As I've said before, that's not going to happen because it would be the Alamo for Trump supporters and would guarantee that they come back in force and potentially become a full fledged political machine that takes over the party by the 2020's.  The GOP establishment would prefer even a 61/37 Trump loss with 2 years of 1960's level Dem majorities in congress to that.  And there is no consensus that Trump will do that badly anyway.

Not saying it's a sure thing; just saying that I think the chances are widely underestimated.

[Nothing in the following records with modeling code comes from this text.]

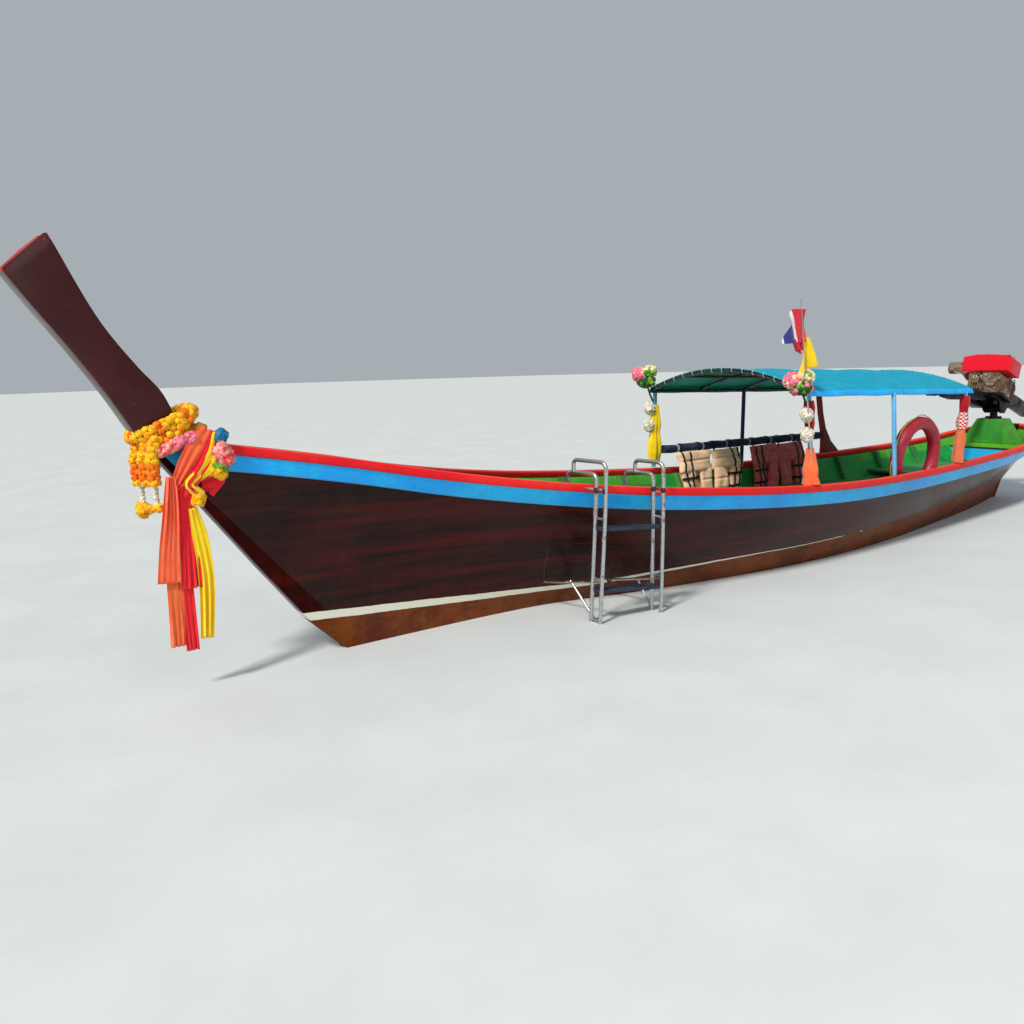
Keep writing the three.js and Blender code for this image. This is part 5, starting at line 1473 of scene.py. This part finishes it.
def build_engine():
    """The engine's castings and its tail with rounded edges, and the fittings on them."""
    for node, paint, bevel in (("engine_bed", "black_steel", 0.004), ("engine_block", "engine_metal", 0.006),
                               ("fuel_tank", "tank", 0.010), ("muffler", "muffler", 0.003),
                               ("flywheel", "flywheel", 0.003), ("tiller", "tiller", 0.006),
                               ("tail_tube", "tiller", 0.003)):
        planed(node, paint, bevel, "engine", smooth=32, dissolve=0.4)
    planed("swivel_bracket", "black_steel", 0.003, "swivel", smooth=32, dissolve=0.4)
    planed("propeller", "brass", 0.002, "propeller", smooth=40, dissolve=0.2)
    parts = []
    for y in (-0.060, 0.070):
        for z in (0.165, 0.215, 0.265, 0.310):
            parts += bolt((0.2300, y, z), (1, 0, 0), 0.008)
    for a in np.arange(6) * math.pi / 3:
        parts += bolt((0.2515, 0.020 + 0.048 * math.cos(a), 0.240 + 0.048 * math.sin(a)), (1, 0, 0), 0.0065)
    for a in np.arange(8) * math.pi / 4:
        parts += bolt((-0.0382, 0.110 * math.cos(a), 0.240 + 0.110 * math.sin(a)), (1, 0, 0), 0.007, 0.004)
    for x in (0.020, 0.120, 0.215):
        parts += bolt((x, 0.135, 0.1150), (0, 0, 1), 0.009) + bolt((x, -0.222, 0.1150), (0, 0, 1), 0.009)
    for y in (-0.302, -0.030, 0.160):
        parts += bolt((0.130, y, 0.5325 if abs(y) < 0.2 else 0.519), (0, 0, 1), 0.007, 0.004)
    parts += turned((0.110, -0.120, 0.550), (0.110, -0.120, 0.561),
                    [(0, 0.030), (0.003, 0.0335), (0.009, 0.0325), (0.011, 0.024)], 24)
    plug = [(0.0, 0.014), (0.012, 0.014), (0.013, 0.010), (0.034, 0.010), (0.035, 0.007), (0.05, 0.007)]
    parts += turned((0.095, 0.118, 0.30), (0.095, 0.170, 0.31), plug, 14)
    make_piece("engine_fittings", tipped(parts), "bright_metal", "engine_metal", body="engine")
    hoses = []
    for route, radius in (
            ([(0.150, 0.060, 0.345), (0.200, 0.100, 0.335), (0.244, 0.110, 0.310),
              (0.250, 0.100, 0.285)], 0.006),
            ([(0.200, -0.10, 0.345), (0.262, -0.120, 0.330), (0.268, -0.090, 0.270),
              (0.246, -0.055, 0.222)], 0.007),
            ([(0.060, 0.172, 0.31), (0.080, 0.195, 0.27), (0.060, 0.180, 0.20),
              (0.010, 0.150, 0.125)], 0.005),
            ([(0.236, 0.030, 0.125), (0.30, 0.030, 0.118), (0.42, 0.018, 0.078), (0.70, 0.010, -0.014),
              (1.00, 0.006, -0.118)], 0.0045)):
        hoses += tube(through(route, 40), radius, 10)
    make_piece("engine_hoses", tipped(hoses), "rubber", "black_steel", body="engine", smooth=60)
    grips = []
    for y in (-0.165, 0.165):
        grips += turned((1.100, y, -0.176), (1.100, -y, -0.176),
                        [(0, 0.0155), (0.003, 0.0185), (0.10, 0.0185), (0.103, 0.0155)], 18)
    make_piece("tiller_grips", tipped(grips), "rubber", "tiller_paint", body="engine", smooth=50)


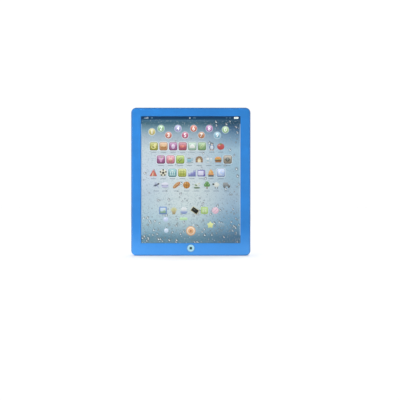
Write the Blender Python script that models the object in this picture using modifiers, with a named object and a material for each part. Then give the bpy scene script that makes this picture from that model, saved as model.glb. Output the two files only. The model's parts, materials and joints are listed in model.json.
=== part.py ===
"""Toy touch tablet: a printed picture panel over a membrane keypad, in a two-part plastic case.

The tablet stands upright on its lower edge. +X is the viewer's right, the picture faces -Y and +Z is up.
The origin is the middle of the lower edge, halfway through the thickness.

Every size below is in millimetres, and the helpers turn it into the scene's metres. A depth is measured
from the front face towards the back, so depth 0 is the front and depth THICKNESS is the back.
"""
import math

import bmesh
import bpy
from mathutils import Matrix, Vector

MM = 0.001
TINY = 1e-4
GAP = 0.3                     # clearance between neighbouring pieces
OVERRUN = 2.0                 # how far a cutter runs past the surface it opens
SHARP_ANGLE = math.radians(35)

# ---- case ----
WIDTH = 193.5
HEIGHT = 240.0
THICKNESS = 20.0
CORNER_RADIUS = 8.5
FRONT_EDGE_RADIUS = 2.2
BACK_EDGE_RADIUS = 3.0
WALL = 2.0
PARTING = 11.0                # depth of the line where the two shells meet
LIP = 0.9                     # thickness of the front shell's tongue
LIP_HEIGHT = 1.3
SIDE_BEZEL = 16.3
TOP_BEZEL = 14.0
BOTTOM_BEZEL = 20.3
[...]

Cruz and Kasich are both wildly ambitious people who will stop at nothing to win if they see a path.  They are both recruiting hundreds and hundreds of delegates loyal either to them, or to #StopTrump in general -- not the Republican establishment itself -- and who are sufficiently fanatic about it to go against the popular will of Republican voters by putting anti-Trump loyalists in Trump delegate slots.  These are precisely the people most likely to assert the power of delegates over the majoritarian will, and the convention is filling up with them fast.

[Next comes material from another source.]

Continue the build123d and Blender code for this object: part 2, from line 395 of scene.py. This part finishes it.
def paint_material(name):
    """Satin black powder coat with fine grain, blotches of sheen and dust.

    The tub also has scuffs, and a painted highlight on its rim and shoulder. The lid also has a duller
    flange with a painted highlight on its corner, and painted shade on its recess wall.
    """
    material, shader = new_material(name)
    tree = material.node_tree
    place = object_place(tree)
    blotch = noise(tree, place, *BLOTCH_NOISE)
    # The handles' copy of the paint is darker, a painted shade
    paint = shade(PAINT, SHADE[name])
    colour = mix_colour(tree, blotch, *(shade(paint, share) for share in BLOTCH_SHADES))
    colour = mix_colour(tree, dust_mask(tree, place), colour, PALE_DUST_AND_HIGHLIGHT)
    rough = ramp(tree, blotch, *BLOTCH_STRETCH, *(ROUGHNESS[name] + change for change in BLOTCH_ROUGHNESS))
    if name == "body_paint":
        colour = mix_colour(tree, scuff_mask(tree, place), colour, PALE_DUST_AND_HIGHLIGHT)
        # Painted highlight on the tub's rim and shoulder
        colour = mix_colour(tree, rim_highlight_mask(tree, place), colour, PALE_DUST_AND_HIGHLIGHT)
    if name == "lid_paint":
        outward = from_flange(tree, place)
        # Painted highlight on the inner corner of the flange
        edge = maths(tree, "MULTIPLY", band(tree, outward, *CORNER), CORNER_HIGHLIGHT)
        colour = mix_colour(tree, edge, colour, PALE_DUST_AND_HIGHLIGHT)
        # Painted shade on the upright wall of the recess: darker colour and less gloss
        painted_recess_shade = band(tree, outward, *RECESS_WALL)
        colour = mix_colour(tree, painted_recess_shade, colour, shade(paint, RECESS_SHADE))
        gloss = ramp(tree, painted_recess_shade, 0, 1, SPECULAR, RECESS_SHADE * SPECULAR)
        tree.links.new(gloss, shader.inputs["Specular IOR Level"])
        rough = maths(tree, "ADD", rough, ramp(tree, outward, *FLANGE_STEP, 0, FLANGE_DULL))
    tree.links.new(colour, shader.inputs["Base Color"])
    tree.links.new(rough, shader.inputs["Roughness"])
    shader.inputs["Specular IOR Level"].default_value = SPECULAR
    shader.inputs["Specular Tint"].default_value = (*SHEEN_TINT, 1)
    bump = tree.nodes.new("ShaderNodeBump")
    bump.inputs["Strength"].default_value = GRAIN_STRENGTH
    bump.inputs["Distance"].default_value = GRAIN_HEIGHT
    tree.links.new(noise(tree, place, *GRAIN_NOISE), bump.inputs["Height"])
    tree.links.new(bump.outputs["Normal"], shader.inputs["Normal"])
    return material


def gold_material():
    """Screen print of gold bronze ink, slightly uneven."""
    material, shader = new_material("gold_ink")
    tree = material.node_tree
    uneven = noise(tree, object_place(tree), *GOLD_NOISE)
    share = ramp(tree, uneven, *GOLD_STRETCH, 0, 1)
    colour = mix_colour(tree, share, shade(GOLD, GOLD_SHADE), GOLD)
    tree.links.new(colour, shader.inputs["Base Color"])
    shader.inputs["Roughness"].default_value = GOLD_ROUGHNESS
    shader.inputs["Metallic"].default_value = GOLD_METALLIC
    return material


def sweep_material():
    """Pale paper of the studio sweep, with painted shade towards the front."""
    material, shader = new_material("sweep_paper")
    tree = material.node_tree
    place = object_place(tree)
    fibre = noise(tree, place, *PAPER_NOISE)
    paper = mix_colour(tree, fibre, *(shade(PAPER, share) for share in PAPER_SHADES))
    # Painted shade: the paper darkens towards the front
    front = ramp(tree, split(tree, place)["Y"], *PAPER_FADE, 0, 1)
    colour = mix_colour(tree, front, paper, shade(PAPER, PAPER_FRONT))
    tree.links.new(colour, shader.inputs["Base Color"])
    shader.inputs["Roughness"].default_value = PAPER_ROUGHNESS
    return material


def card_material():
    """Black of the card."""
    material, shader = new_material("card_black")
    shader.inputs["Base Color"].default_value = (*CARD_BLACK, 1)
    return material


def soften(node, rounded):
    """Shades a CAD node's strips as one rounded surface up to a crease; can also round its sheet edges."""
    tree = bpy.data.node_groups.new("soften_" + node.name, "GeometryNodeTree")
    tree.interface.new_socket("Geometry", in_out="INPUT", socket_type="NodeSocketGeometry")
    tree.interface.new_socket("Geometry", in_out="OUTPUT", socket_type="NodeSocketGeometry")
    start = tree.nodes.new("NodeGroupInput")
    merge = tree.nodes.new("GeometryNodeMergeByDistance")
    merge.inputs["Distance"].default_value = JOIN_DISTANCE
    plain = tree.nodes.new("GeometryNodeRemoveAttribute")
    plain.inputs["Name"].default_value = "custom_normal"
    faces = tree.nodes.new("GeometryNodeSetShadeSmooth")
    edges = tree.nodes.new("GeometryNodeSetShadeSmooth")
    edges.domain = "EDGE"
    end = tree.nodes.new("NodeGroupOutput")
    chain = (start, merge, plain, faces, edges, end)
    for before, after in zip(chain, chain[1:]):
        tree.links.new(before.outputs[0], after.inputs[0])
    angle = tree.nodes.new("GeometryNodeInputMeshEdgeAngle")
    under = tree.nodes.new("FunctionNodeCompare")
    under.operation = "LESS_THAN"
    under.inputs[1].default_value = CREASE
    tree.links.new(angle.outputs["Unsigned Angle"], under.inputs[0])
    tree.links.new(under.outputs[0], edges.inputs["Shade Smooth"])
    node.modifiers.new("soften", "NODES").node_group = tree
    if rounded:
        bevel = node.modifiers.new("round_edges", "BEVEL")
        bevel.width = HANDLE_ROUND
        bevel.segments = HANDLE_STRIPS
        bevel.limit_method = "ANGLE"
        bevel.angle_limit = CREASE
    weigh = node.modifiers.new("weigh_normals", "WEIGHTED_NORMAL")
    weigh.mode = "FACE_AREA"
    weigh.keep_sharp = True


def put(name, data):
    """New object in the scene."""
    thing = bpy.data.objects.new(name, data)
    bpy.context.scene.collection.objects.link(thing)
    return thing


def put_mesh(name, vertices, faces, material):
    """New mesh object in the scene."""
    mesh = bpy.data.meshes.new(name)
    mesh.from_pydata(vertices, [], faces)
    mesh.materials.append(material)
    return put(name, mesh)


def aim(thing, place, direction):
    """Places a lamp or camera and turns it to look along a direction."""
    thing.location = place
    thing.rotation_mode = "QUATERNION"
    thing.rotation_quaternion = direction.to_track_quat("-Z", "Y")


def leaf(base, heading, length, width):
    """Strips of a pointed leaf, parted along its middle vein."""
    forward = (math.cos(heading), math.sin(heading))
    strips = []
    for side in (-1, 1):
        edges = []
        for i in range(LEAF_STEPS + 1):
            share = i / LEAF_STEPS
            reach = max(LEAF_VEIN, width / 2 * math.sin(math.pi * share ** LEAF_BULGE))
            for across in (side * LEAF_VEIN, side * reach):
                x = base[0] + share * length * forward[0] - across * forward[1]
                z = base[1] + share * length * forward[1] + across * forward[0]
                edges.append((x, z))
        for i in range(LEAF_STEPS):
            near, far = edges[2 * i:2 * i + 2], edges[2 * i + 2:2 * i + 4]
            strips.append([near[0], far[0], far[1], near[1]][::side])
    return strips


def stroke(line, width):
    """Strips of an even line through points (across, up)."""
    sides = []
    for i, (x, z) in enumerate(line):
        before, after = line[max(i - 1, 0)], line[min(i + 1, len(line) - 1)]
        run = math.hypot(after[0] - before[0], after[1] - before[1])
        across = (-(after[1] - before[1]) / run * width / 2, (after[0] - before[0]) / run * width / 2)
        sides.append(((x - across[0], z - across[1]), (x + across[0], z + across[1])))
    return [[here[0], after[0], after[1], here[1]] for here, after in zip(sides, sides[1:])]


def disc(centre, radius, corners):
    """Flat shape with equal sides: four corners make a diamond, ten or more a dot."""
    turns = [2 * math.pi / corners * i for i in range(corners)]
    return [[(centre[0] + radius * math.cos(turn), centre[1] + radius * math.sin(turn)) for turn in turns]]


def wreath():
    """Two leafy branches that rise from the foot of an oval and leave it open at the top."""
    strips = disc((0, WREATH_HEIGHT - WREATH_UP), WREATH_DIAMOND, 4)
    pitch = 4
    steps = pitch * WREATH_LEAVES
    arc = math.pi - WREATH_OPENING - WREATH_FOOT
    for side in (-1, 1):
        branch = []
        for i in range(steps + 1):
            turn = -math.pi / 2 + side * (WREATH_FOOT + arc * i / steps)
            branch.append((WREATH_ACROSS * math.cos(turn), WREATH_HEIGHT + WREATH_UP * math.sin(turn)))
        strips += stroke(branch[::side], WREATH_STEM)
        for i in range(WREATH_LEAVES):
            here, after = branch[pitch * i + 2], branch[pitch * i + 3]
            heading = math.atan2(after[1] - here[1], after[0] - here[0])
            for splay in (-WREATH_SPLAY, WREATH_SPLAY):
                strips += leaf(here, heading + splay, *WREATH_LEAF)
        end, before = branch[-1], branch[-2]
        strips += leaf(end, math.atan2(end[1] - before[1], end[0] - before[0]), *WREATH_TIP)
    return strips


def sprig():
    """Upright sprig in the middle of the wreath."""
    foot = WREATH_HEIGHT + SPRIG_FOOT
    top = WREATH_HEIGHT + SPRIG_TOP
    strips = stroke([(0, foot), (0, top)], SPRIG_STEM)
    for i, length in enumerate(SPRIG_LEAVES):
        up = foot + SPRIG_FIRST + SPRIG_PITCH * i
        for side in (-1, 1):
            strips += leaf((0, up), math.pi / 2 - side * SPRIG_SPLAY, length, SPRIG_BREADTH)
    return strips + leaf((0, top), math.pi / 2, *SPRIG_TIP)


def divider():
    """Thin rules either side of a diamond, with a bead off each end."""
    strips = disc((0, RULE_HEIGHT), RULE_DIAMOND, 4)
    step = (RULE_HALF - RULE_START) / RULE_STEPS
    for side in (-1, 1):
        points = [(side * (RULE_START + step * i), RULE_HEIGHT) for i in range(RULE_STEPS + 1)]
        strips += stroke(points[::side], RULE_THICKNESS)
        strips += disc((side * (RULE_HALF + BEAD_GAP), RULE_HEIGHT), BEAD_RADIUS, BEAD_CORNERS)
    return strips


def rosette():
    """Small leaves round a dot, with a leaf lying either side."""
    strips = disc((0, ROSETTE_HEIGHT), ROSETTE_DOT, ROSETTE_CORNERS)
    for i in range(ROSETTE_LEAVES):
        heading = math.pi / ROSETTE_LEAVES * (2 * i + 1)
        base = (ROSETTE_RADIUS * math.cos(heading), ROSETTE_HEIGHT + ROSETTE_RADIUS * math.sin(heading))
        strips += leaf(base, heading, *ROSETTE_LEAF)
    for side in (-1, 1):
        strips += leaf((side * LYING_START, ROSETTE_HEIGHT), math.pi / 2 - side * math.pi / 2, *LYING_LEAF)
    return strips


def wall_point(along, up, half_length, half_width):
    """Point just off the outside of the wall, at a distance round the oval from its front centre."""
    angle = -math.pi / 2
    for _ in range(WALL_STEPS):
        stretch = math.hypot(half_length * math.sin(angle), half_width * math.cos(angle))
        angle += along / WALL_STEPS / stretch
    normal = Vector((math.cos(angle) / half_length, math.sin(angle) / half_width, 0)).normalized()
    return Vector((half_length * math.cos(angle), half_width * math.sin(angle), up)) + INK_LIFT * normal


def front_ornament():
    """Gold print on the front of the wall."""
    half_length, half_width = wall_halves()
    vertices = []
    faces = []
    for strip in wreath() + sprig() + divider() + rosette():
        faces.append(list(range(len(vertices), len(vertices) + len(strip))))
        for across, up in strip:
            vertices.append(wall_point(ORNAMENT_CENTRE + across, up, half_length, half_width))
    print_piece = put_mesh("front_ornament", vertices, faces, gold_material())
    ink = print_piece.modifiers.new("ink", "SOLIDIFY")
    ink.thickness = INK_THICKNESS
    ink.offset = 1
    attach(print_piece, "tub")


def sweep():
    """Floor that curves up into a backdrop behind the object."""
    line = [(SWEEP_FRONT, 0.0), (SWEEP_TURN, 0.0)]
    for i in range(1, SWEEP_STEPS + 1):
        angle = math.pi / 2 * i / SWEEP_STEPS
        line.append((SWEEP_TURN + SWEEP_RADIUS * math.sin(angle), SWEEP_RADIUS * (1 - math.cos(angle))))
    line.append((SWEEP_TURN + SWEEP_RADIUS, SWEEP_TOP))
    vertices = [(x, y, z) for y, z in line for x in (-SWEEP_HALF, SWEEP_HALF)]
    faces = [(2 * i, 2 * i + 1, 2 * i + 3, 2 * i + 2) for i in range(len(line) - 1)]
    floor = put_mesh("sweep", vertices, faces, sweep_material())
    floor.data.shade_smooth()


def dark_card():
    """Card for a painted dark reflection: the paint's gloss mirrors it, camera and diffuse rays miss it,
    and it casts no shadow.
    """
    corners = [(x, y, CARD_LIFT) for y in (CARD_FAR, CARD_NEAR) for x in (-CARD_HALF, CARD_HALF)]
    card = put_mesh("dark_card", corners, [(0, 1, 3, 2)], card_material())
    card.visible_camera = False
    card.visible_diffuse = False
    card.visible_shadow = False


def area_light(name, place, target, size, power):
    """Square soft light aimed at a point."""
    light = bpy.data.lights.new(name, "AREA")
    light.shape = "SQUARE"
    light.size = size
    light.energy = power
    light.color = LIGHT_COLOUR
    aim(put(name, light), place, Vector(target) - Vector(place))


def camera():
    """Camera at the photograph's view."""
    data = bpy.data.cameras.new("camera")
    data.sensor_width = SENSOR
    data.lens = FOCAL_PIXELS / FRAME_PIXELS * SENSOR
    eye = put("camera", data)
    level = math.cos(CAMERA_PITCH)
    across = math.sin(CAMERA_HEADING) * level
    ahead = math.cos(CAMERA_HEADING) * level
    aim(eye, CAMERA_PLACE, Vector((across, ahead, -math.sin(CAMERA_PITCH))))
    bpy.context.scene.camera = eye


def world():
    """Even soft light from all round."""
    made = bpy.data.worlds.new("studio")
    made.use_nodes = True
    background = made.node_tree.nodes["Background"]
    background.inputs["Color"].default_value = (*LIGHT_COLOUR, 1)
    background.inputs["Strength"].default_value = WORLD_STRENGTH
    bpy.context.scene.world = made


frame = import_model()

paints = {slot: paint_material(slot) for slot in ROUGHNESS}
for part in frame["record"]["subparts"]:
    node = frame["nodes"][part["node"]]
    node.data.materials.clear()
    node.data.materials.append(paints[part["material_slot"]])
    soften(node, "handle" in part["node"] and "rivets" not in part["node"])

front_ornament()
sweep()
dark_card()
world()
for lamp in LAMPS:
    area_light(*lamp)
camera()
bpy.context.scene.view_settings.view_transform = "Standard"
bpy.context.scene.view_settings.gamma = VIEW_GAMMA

Since it's very likely there will be an anti-Trump majority on the convention floor, the decisive questions are going to be: (1) how large is that majority? (2) how committed are they?  If they're more like the North Dakota delegation (which was always wishy-washy, if you recall the original story), then they'll by-and-large cave in to Trump.  If there are enough who are more like the Minnesota delegation -- Trump delenda est! -- then they could (without much trouble, actually) nuke the primary.  (There would, of course, be trouble afterward.)

By my count, the convention is currently:

458 Cruz
141 Kasich
143 Generic Anti-Trump
(742 total anti-Trump)

vs.

399 Trump

...with 254 unknown/uncommitted (the majority of those are RNC members, who are notoriously hard to pin down) and 1077 left to be elected.

(SOURCE: my spreadsheet, which largely overlaps with erc's and uses the same basic format - docs.google.com/spreadsheets/d/1EuyzjVHq2Ku_eU-4TLaNP5CyY_PXAykaSgZWZuEPfCg/edit#gid=376632774)

Nuking the primary remains unlikely, but, if you were ever going to see it, this is exactly the kind of convention makeup that would allow it to happen.